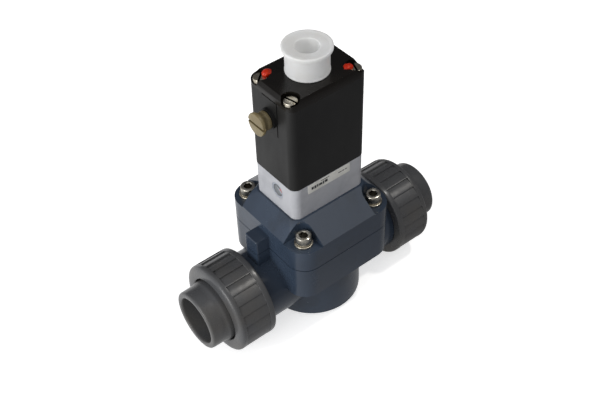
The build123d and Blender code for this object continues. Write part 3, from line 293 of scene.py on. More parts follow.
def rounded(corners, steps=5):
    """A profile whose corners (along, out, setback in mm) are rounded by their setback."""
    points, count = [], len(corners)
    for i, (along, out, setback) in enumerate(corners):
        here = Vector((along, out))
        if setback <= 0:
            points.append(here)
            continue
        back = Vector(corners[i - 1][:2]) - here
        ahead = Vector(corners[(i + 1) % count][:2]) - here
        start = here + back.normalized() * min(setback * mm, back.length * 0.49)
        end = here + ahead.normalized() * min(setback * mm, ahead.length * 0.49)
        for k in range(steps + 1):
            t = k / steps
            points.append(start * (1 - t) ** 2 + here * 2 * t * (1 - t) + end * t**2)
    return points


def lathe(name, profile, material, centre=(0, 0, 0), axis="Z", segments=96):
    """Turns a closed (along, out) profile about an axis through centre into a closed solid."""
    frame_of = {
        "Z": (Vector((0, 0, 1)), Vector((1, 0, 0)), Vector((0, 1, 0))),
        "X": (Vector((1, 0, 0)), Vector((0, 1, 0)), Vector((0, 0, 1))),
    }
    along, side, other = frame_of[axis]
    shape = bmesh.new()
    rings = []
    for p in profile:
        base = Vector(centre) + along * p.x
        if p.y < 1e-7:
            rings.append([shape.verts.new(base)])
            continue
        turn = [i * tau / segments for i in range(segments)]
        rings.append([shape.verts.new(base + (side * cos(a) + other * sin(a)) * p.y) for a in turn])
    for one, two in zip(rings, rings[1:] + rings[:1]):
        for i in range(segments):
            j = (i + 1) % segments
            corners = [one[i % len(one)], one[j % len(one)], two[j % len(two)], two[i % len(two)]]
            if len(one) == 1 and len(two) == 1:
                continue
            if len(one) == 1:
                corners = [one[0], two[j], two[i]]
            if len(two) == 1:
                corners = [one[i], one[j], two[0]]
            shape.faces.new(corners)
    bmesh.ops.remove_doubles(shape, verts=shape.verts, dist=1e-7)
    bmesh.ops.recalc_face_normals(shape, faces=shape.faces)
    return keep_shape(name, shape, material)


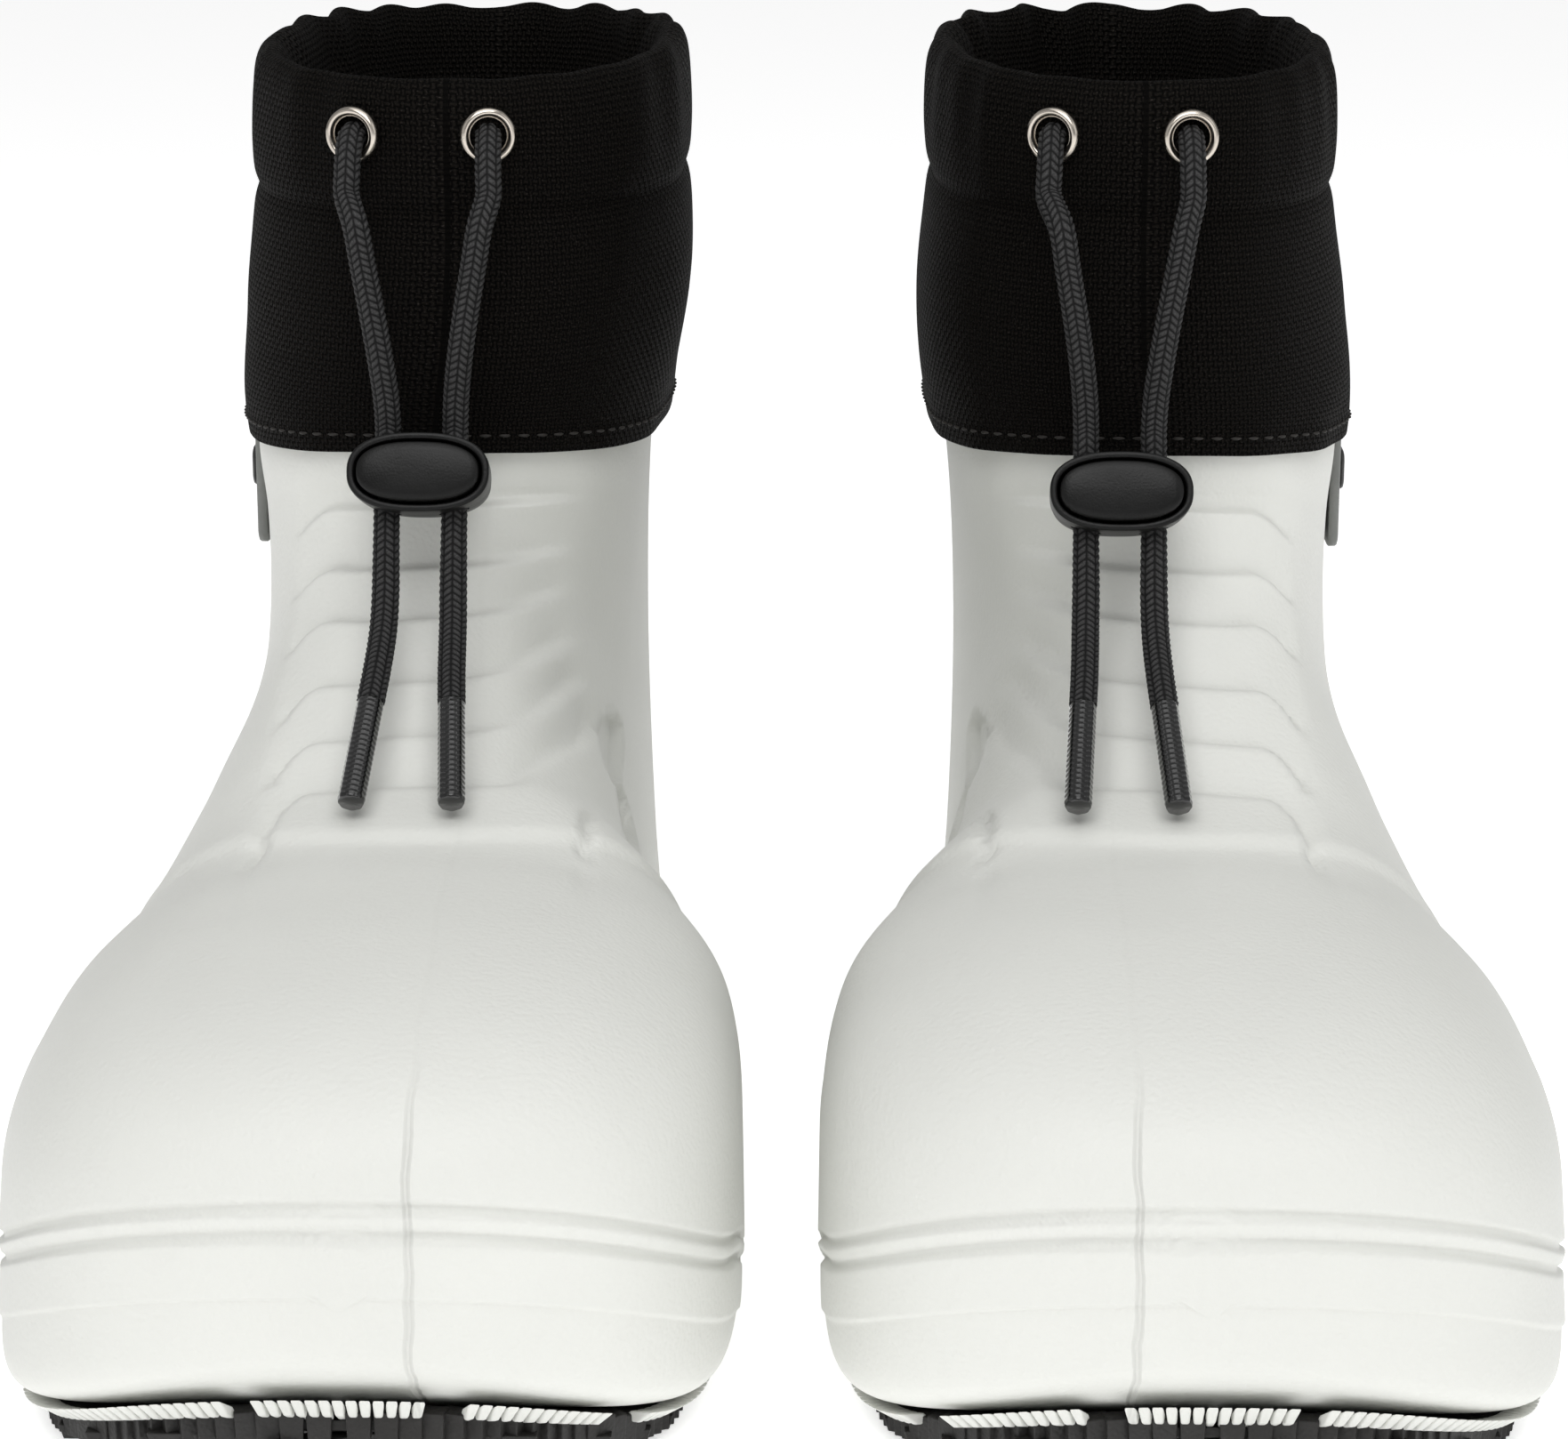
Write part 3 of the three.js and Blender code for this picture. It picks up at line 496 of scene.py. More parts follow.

· · · ·

Everything from the first line above up to and including the line that contains "return points" should be printed exactly; please print only that.

— THE SOLUTION —
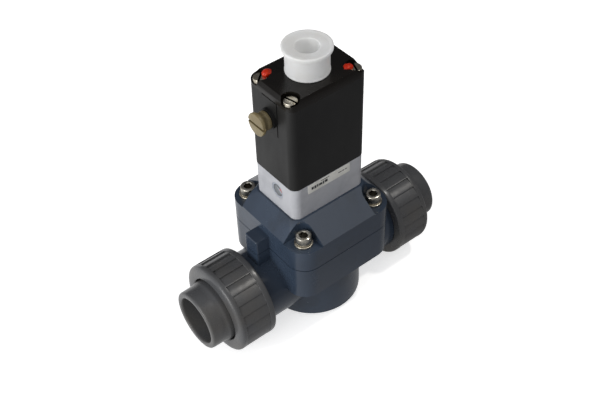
The build123d and Blender code for this object continues. Write part 3, from line 293 of scene.py on. More parts follow.
def rounded(corners, steps=5):
    """A profile whose corners (along, out, setback in mm) are rounded by their setback."""
    points, count = [], len(corners)
    for i, (along, out, setback) in enumerate(corners):
        here = Vector((along, out))
        if setback <= 0:
            points.append(here)
            continue
        back = Vector(corners[i - 1][:2]) - here
        ahead = Vector(corners[(i + 1) % count][:2]) - here
        start = here + back.normalized() * min(setback * mm, back.length * 0.49)
        end = here + ahead.normalized() * min(setback * mm, ahead.length * 0.49)
        for k in range(steps + 1):
            t = k / steps
            points.append(start * (1 - t) ** 2 + here * 2 * t * (1 - t) + end * t**2)
    return points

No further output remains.